2. The computer system of claim 1 , wherein the probability distribution function comprises a Gaussian Mixture Model, having a weighted sum of M-component Gaussian densities, generated based on the patterns learned from the historic data associated with the plurality of user-agent computer applications, and wherein the M-component Gaussian densities correspond to normal distributions of subpopulations of the plurality of user-agent computer applications.
3. The computer system of claim 1 , wherein the operations further comprise:
aggregating the historic data associated with the plurality of user-agent computer applications;
based on the historic data, extracting a plurality of character strings for the plurality of user-agent computer applications;
embedding the plurality of character strings into a plurality of respective numerical data vector representations for the plurality of user-agent computer applications; and
generating the probability distribution function based on the plurality of respective numerical data vector representations.
4. The computer system of claim 1 , wherein the character string represents two or more of an operating system type of an operating system of the device, an application model associated with the user-agent computer application, a device type associated with the device, or a device manufacturer associated with the device.
5. The computer system of claim 1 , wherein the numerical data vector representation has a dimensionality that corresponds to a parameter of the probability distribution function.
6. The computer system of claim 1 , wherein the request is a Hypertext Transfer Protocol (HTTP) request, and wherein the character string is extracted from the HTTP request.
7. The computer system of claim 1 , wherein the operations further comprise denying the user-agent computer application from accessing the resource in response to determining that the user-agent computer application corresponds to the fraudulent application.
8. A method comprising:
receiving, by a computer system, a request from a user-agent application of a device to access at least one resource associated with a service provider system;
extracting, from the request, an identifier of the user-agent application, wherein the identifier comprises a character string;
generating, from the character string, a plurality of character n-grams based on a plurality of word sizes, wherein the plurality of character n-grams comprises a first set of character n-grams corresponding to a first word size and a second set of character n-grams corresponding to a second word size;
determining a plurality of hash values based on performing one or more hash functions on the plurality of character n-grams;
converting, by the computer system, the character string into a numerical data vector representation of the user-agent application based on the plurality of hash values, wherein the converting comprises transforming each of the plurality of hash values into a numerical value within the numerical data vector representation of the user-agent application;
calculating, by the computer system and for the user-agent application, a predictive score based on the numerical data vector representation, wherein the predictive score indicates whether the identifier of the user-agent application corresponds to an anomaly based on a probability distribution function that models patterns learned from historic data associated with a plurality of user-agent applications that have requested access to the at least one resource associated with the service provider system;
comparing, by the computer system, the predictive score to a threshold; and
based on the comparing, classifying, by the computer system, the user-agent application as non-fraudulent or fraudulent.

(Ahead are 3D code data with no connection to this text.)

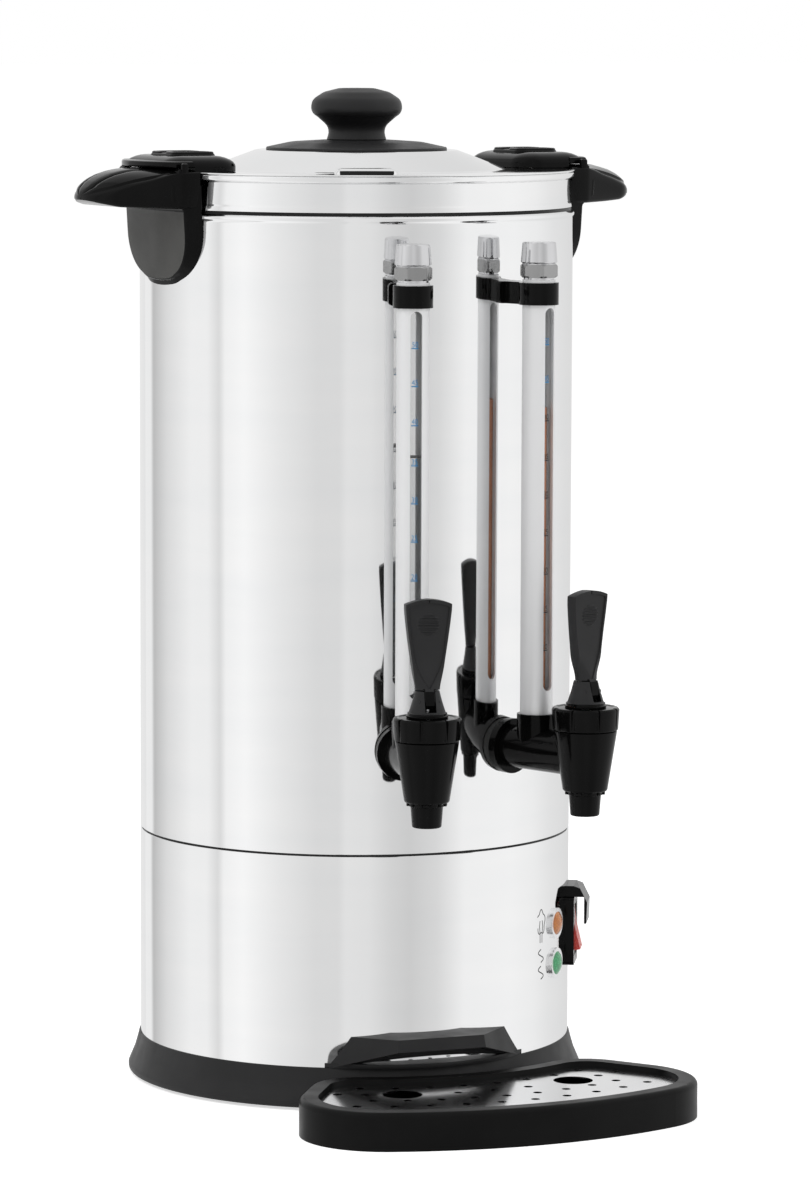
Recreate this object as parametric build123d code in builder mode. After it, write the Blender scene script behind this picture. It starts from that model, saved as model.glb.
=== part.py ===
from build123d import *
import os
from math import cos, radians, sin, sqrt

# Hot water urn with two taps, two sight gauges, a lift-off lid and a drip tray.
# Millimetres, +Z up, front towards -Y. The origin is the centre of the base plate's
# underside, on the urn's own axis; the rubber feet stand foot_height below it.
# A heading is an angle from the front, in degrees, positive towards +X.

# ---------------------------------------------------------------- driving dimensions
sheet = 0.8
plate = 1.2
clearance = 0.2
running = 0.07
foot_height = 1.5

body_radius = 112.0
base_height = 20.0
base_radius = body_radius + 6.5
base_lip = 0.6
base_spigot = 8.0
base_wall = 3.5
seam_height = 128.7
joint_overlap = 11.3
rim_height = 466.0
shell_top = rim_height - 16.0
rim_bead = 3.5
rim_radius = body_radius + 1.0

tank_radius = body_radius - 9.5

tap_angle = 15.5
tap_reach = body_radius + 56.5
outlet_height = 181.0
tank_floor = outlet_height - 21.0
outlet_bore = 4.5
riser_bore = outlet_bore - 0.5
nozzle_bottom = outlet_height - 30.0
gauge_reach = body_radius + 21.7
nozzle_length = 10.0
tap_seam = outlet_height + 13.2
cap_height = 11.6
lever_travel = 35.0

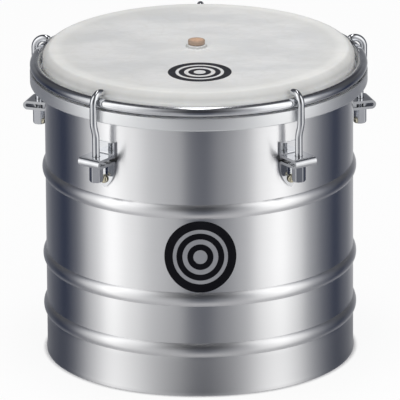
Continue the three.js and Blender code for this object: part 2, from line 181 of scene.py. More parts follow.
def rounded(points, radii, steps, closed=True):
    """An outline with a radius for each corner."""
    count = len(points)
    out = []
    for n, (corner, radius) in enumerate(zip(points, radii)):
        if radius == 0 or (not closed and n in (0, count - 1)):
            out.append(tuple(corner))
            continue
        here = Vector(corner)
        before, after = Vector(points[n - 1]) - here, Vector(points[(n + 1) % count]) - here
        half = before.angle(after) / 2
        reach = min(radius / math.tan(half), 0.48 * before.length, 0.48 * after.length)
        a, b = here + before.normalized() * reach, here + after.normalized() * reach
        for i in range(steps + 1):
            t = i / steps
            out.append(tuple(a * (1 - t) ** 2 + here * 2 * t * (1 - t) + b * t * t))
    return out


def smooth_line(points, steps):
    """A curve through points."""
    p = [Vector(q) for q in points]
    p = [2 * p[0] - p[1]] + p + [2 * p[-1] - p[-2]]
    out = []
    for i in range(1, len(p) - 2):
        for k in range(steps):
            t = k / steps
            q = 0.5 * ((2 * p[i]) + (p[i + 1] - p[i - 1]) * t
                       + (2 * p[i - 1] - 5 * p[i] + 4 * p[i + 1] - p[i + 2]) * t * t
                       + (3 * p[i] - p[i - 1] - 3 * p[i + 1] + p[i + 2]) * t ** 3)
            out.append(tuple(q))
    out.append(tuple(p[-2]))
    return out


def band(line, thickness):
    """Closed outline of a strip of even thickness along an open middle line."""
    points = [Vector(p) for p in line]
    one, other = [], []
    for n, here in enumerate(points):
        along = (points[min(n + 1, len(points) - 1)] - points[max(n - 1, 0)]).normalized()
        side = Vector((-along.y, along.x)) * thickness / 2
        one.append(tuple(here + side))
        other.append(tuple(here - side))
    return one + other[::-1]


def sweep(points, radius, sides=24, rounds=(False, False), closed=False):
    """A round rod along points; radius is a number or a function of (place, angle)."""
    path = [Vector(p) for p in points]
    places = [0.0]
    for a, b in zip(path, path[1:]):
        places.append(places[-1] + (b - a).length)
    size = radius if callable(radius) else lambda place, angle: radius
    tangents = []
    for n in range(len(path)):
        before = path[n - 1] if (n or closed) else path[0]
        after = path[(n + 1) % len(path)] if (n < len(path) - 1 or closed) else path[-1]
        tangents.append((after - before).normalized())
    side = tangents[0].orthogonal().normalized()
    if abs(tangents[0].y) < 0.9:
        side = (Vector((0, 1, 0)) - tangents[0] * tangents[0].y).normalized()
    sides_of = []
    for t in tangents:
        side = (side - t * side.dot(t)).normalized()
        sides_of.append(side)

    def dome(n, way):
        """Six shrinking rings that round off an end."""
        turns = [math.pi / 2 * i / 6.4 for i in range(1, 7)]
        out = way * size(places[n], 0) * tangents[n]
        return [(path[n] + out * math.sin(a), tangents[n], sides_of[n], places[n], math.cos(a))
                for a in turns]
    rings = [(p, t, s, place, 1.0) for p, t, s, place in zip(path, tangents, sides_of, places)]
    if rounds[0]:
        rings = dome(0, -1)[::-1] + rings
    if rounds[1]:
        rings += dome(-1, 1)
    verts = []
    for p, t, s, place, shrink in rings:
        other = t.cross(s)
        for k in range(sides):
            angle = TAU * k / sides
            r = size(place, angle) * shrink
            verts.append(tuple(p + s * r * math.cos(angle) + other * r * math.sin(angle)))
    faces = grid_faces(len(rings), sides, closed, True)
    if not closed:
        faces.append(tuple(range(sides)))
        faces.append(tuple(range(len(verts) - sides, len(verts)))[::-1])
    return verts, faces


def finished(obj):
    """The object with its modifiers applied."""
    graph = bpy.context.evaluated_depsgraph_get()
    mesh = bpy.data.meshes.new_from_object(obj.evaluated_get(graph), depsgraph=graph)
    obj.modifiers.clear()
    old = obj.data
    obj.data = mesh
    bpy.data.meshes.remove(old)
    mesh.name = obj.name
    return obj


def cut(obj, *tools):
    for tool in tools:
        modifier = obj.modifiers.new("cut", "BOOLEAN")
        modifier.operation, modifier.solver, modifier.object = "DIFFERENCE", "EXACT", tool
    finished(obj)
    for tool in tools:
        mesh = tool.data
        bpy.data.objects.remove(tool)
        bpy.data.meshes.remove(mesh)
    return obj


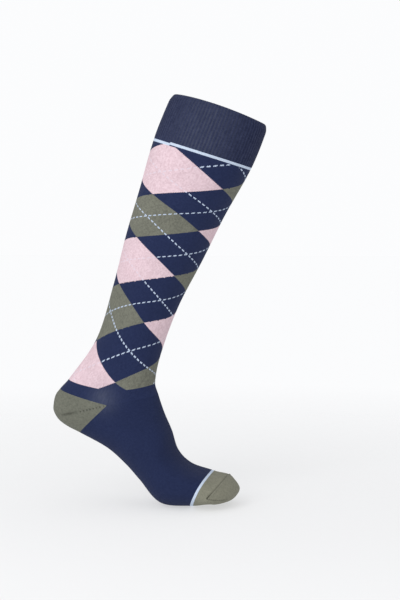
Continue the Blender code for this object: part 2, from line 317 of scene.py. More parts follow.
class Form:
    """The sock's outer surface, as rings down its length."""

    def __init__(self):
        leg = [dict(zip(LEG_COLUMNS, row)) for row in LEG_ROWS]
        foot = [dict(zip(FOOT_COLUMNS, row)) for row in FOOT_ROWS]
        heel = [dict(zip(HEEL_COLUMNS, row)) for row in HEEL_ROWS]
        toe = [dict(zip(TOE_COLUMNS, row)) for row in TOE_ROWS]

        leg_at = [row["at"] * LEG_LENGTH for row in leg]
        backs = [leg_point(at + row["back_drop"] * CALF_DEPTH, -row["back"] * CALF_DEPTH)
                 for at, row in zip(leg_at, leg)]
        fronts = [leg_point(at + row["front_drop"] * CALF_DEPTH, row["front"] * CALF_DEPTH)
                  for at, row in zip(leg_at, leg)]
        sides = [leg_point(at + row["side_drop"] * CALF_DEPTH, row["side"] * CALF_DEPTH)
                 for at, row in zip(leg_at, leg)]
        self.gore = sides[-1]

        foot_at = [LEG_LENGTH + row["at"] * FOOT_LENGTH for row in foot]
        soles = [self.place(row["sole_along"], row["sole_rise"]) for row in foot]
        tops = [self.place(row["top_along"], row["top_rise"]) for row in foot]
        sides += [self.place(row["side_along"], row["side_rise"]) for row in foot]
        heel_mid = [self.place(row["along"], row["rise"]) for row in heel]
        toe_mid = [self.place(row["along"], row["rise"], row["skew"]) for row in toe]

        heel_knots = chord_knots([backs[-1]] + heel_mid, leg_at[-1])
        self.heel_start = heel_knots[0]
        self.heel_end = heel_knots[-1]
        self.sole_shift = self.heel_end - LEG_LENGTH
        sole_knots = [at + self.sole_shift for at in foot_at]
        toe_knots = chord_knots([soles[-1]] + toe_mid + [tops[-1]], sole_knots[-1])
        self.toe_start = toe_knots[0]
        self.toe_end = toe_knots[-1]
        self.tube_end = foot_at[-1]
        self.turn = self.toe_end + self.tube_end
        down_knots = leg_at + heel_knots[1:] + sole_knots
        up_knots = [self.turn - at for at in reversed(leg_at + foot_at)]
        self.outline = Smooth(
            down_knots + toe_knots[1:-1] + up_knots,
            backs + heel_mid + soles + toe_mid + tops[::-1] + fronts[::-1],
        )
        self.side = Smooth(leg_at + foot_at, sides)
        halves = [row["half"] * CALF_WIDTH for row in leg]
        halves += [row["half"] * FOOT_WIDTH for row in foot]
        self.half = Smooth(leg_at + foot_at, halves)
        self.kink = Smooth(leg_at + foot_at, [row["kink"] for row in leg + foot])
        self.full = Smooth(
            down_knots + toe_knots[1:],
            [row["full"] for row in leg + heel + foot + toe] + [SEAM_FULL],
        )

    def place(self, along, rise, skew=0.0):
        """Foot point from a table's shares."""
        return foot_point(self.gore, along * FOOT_LENGTH, rise * HEEL_DEPTH, skew * TOE_SKEW)

    def ring(self, at, angles):
        """Ring at a place: angle 0 at the front, 90 degrees at the outer side, 180 at the back."""
        behind = at if at <= LEG_LENGTH else at + self.sole_shift
        back, side, front = self.outline(behind), self.side(at), self.outline(self.turn - at)
        ahead, across = np.cos(angles), np.sin(angles)
        full = np.where(ahead < 0, float(self.full(behind)), SEAM_FULL)
        reach = rounded(ahead, full)[:, None]
        middle = (front + back) / 2
        smooth = middle + (front - back) / 2 * reach + (side - middle) * (1 - reach ** 2)
        sharp = side + np.where(reach > 0, front - side, back - side) * np.abs(reach)
        points = smooth + (sharp - smooth) * float(self.kink(at))
        points[:, 1] -= rounded(across, full) * float(self.half(at))
        return points

    def fan(self, start, end, hub, share, angles):
        """Half ring of a pocket: angle 0 at its outermost point, 90 degrees at the inner side."""
        at = start + share * (end - start)
        full = float(self.full(at))
        side = self.side(hub)
        points = side + (self.outline(at) - side) * rounded(np.cos(angles), full)[:, None]
        points[:, 1] += rounded(np.sin(angles), full) * float(self.half(hub))
        return points

    def heel(self, share, angles):
        """Half ring of the heel pocket, from 0 at its top to 1 at the sole."""
        return self.fan(self.heel_start, self.heel_end, LEG_LENGTH, share, angles)

    def toe(self, share, angles):
        """Half ring of the toe pocket, from 0 under the toes to 1 at the seam."""
        return self.fan(self.toe_start, self.toe_end, self.tube_end, share, angles)


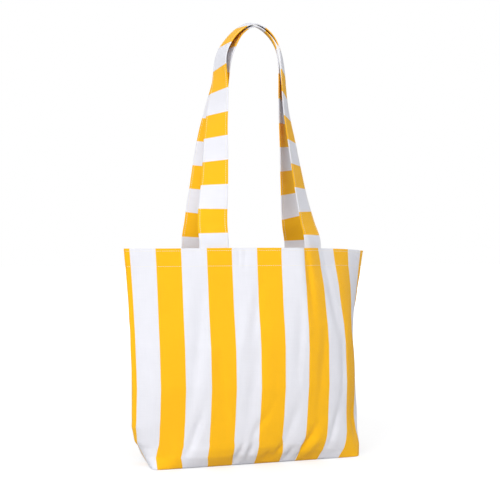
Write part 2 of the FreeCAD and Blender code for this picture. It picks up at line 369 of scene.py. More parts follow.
class NodeTree:
    """A material under construction, with short methods for the nodes that cloth needs."""

    def __init__(self, name: str) -> None:
        """Start an empty material.

        Args:
            name: Name of the material.
        """
        self.material = bpy.data.materials.new(name)
        self.material.use_nodes = True
        self.tree = self.material.node_tree
        self.tree.nodes.clear()

    def add(self, kind: str, **values: object) -> bpy.types.Node:
        """Add a node and fill some of its inputs.

        Args:
            kind: Kind of node.
            values: Socket, number or colour by the name of its input, with _ for a space.

        Returns:
            The node.
        """
        node = self.tree.nodes.new(kind)
        for name, value in values.items():
            self.put(node.inputs[name.replace("_", " ")], value)
        return node

    def put(self, socket: Socket, value: object) -> None:
        """Link a socket to another one, or set its number or colour.

        Args:
            socket: Input socket.
            value: Output socket, number or colour.
        """
        if isinstance(value, bpy.types.NodeSocket):
            self.tree.links.new(value, socket)
        else:
            socket.default_value = (*value, 1.0) if isinstance(value, tuple) else value

    def math(self, operation: str, *values: Socket | float) -> Socket:
        """A math node.

        Args:
            operation: What it does.
            values: Socket or number for each input.

        Returns:
            Socket with the result.
        """
        node = self.add("ShaderNodeMath")
        node.operation = operation
        for socket, value in zip(node.inputs, values):
            self.put(socket, value)
        return node.outputs[0]

    def centred(self, value: Socket, spread: float) -> Socket:
        """Spread a value from 0 to 1 evenly around 0."""
        return self.math("MULTIPLY_ADD", value, spread, -spread / 2)

    def split(self, vector: Socket) -> tuple[Socket, ...]:
        """The three numbers of a vector."""
        return tuple(self.add("ShaderNodeSeparateXYZ", Vector=vector).outputs)

    def map_axes(self) -> tuple[Socket, Socket]:
        """Distances across and along the stripes, from the piece's cloth map.

        Returns:
            Two sockets, in metres.
        """
        node = self.add("ShaderNodeUVMap")
        node.uv_map = CLOTH_MAP
        return self.split(node.outputs[0])[:2]

    def object_axes(self) -> tuple[Socket, ...]:
        """Object coordinates."""
        return self.split(self.add("ShaderNodeTexCoord").outputs["Object"])

    def noise(self, u: Socket, v: Socket, grain: Grain) -> Socket:
        """Noise stretched differently along two axes.

        Args:
            u: First axis.
            v: Second axis.
            grain: Its size along each.

        Returns:
            Socket with the noise, from 0 to 1.
        """
        place = self.add("ShaderNodeCombineXYZ", X=self.math("MULTIPLY", u, grain.across),
                         Y=self.math("MULTIPLY", v, grain.along))
        return self.add("ShaderNodeTexNoise", Scale=1.0, Detail=2.0,
                        Vector=place.outputs[0]).outputs[0]

    def second_half(self, value: Socket, soft: float) -> Socket:
        """1 in the second half of a value that wraps from 0 to 1, with soft edges.

        Args:
            value: Value from 0 to 1.
            soft: Half the width of an edge.

        Returns:
            Socket with the mask.
        """
        edges = [self.add("ShaderNodeMapRange", Value=value, From_Min=low, From_Max=high)
                 for low, high in ((0.5 - soft, 0.5 + soft), (1.0, 1.0 - 2 * soft))]
        return self.math("MULTIPLY", *(edge.outputs[0] for edge in edges))

    def mix(self, share: Socket, first: Socket | Colour, second: Socket | Colour) -> Socket:
        """Mix two colours, or the numbers of two sockets.

        Args:
            share: Share of the second.
            first: First colour or socket.
            second: Second colour or socket.

        Returns:
            Socket with the mixture.
        """
        colours = isinstance(first, tuple)
        node = self.add("ShaderNodeMix", Factor=share)
        node.data_type = "RGBA" if colours else "FLOAT"
        # The node keeps its sockets for colours behind those for numbers.
        a, b, result = (6, 7, 2) if colours else (2, 3, 0)
        self.put(node.inputs[a], first)
        self.put(node.inputs[b], second)
        return node.outputs[result]

    def plain(self, colour: Colour) -> Socket:
        """A single colour as a socket that other nodes can vary.

        Args:
            colour: The colour.

        Returns:
            Socket with the colour.
        """
        node = self.add("ShaderNodeRGB")
        node.outputs[0].default_value = (*colour, 1.0)
        return node.outputs[0]

    def brighten(self, colour: Socket, tone: Socket) -> Socket:
        """Scale a colour by 1 plus a small tone.

        Args:
            colour: Socket with the colour.
            tone: Socket with the tone.

        Returns:
            Socket with the scaled colour.
        """
        node = self.add("ShaderNodeVectorMath")
        node.operation = "SCALE"
        self.put(node.inputs[0], colour)
        self.put(node.inputs["Scale"], self.math("ADD", tone, 1.0))
        return node.outputs[0]

    def finish(self, colour: Socket, height: Socket, surface: Surface) -> bpy.types.Material:
        """Finish the material with a rough cloth surface.

        Args:
            colour: Colour of the surface.
            height: Height of its texture, from 0 to 1.
            surface: How it takes the light.

        Returns:
            The material.
        """
        relief = self.add("ShaderNodeBump", Strength=surface.relief_strength,
                          Distance=surface.relief * MM, Height=height)
        shader = self.add("ShaderNodeBsdfPrincipled", Base_Color=colour,
                          Roughness=surface.roughness, Specular_IOR_Level=surface.specular,
                          Sheen_Weight=surface.sheen, Sheen_Roughness=surface.sheen_roughness,
                          Normal=relief.outputs[0])
        self.add("ShaderNodeOutputMaterial", Surface=shader.outputs[0])
        return self.material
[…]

9. The method of claim 8 , wherein the probability distribution function comprises a Gaussian Mixture Model, having a weighted sum of M-component Gaussian densities, generated based on the patterns learned from the historic data associated with the plurality of user-agent applications that have requested access to the at least one resource associated with the service provider system, and wherein the M-component Gaussian densities correspond to normal distributions of subpopulations of the plurality of user-agent applications.
10. The method of claim 8 , further comprising:
aggregating, by the computer system, the historic data associated with the plurality of user-agent applications that have requested access to the at least one resource associated with the computer system;
based on the historic data, extracting, by the computer system, a plurality of character strings for the plurality of user-agent applications;
converting, by the computer system, the plurality of character strings into a plurality of respective numerical data vector representations of the plurality of user-agent applications; and
generating, by the computer system, the probability distribution function based on the plurality of respective numerical data vector representations.
11. The method of claim 10 , wherein the converting the plurality of character strings into the plurality of respective numerical data vector representations is performed using a FastText algorithm.
12. The method of claim 8 , wherein the numerical data vector representation has at least 300 dimensions.
13. The method of claim 8 , further comprising:
classifying the user-agent application as fraudulent based on the comparing; and
storing the character string in a blacklist database that prevents the user-agent application from accessing the at least one resource.
14. The method of claim 13 , further comprising blocking an Internet Protocol address associated with the device.
15. A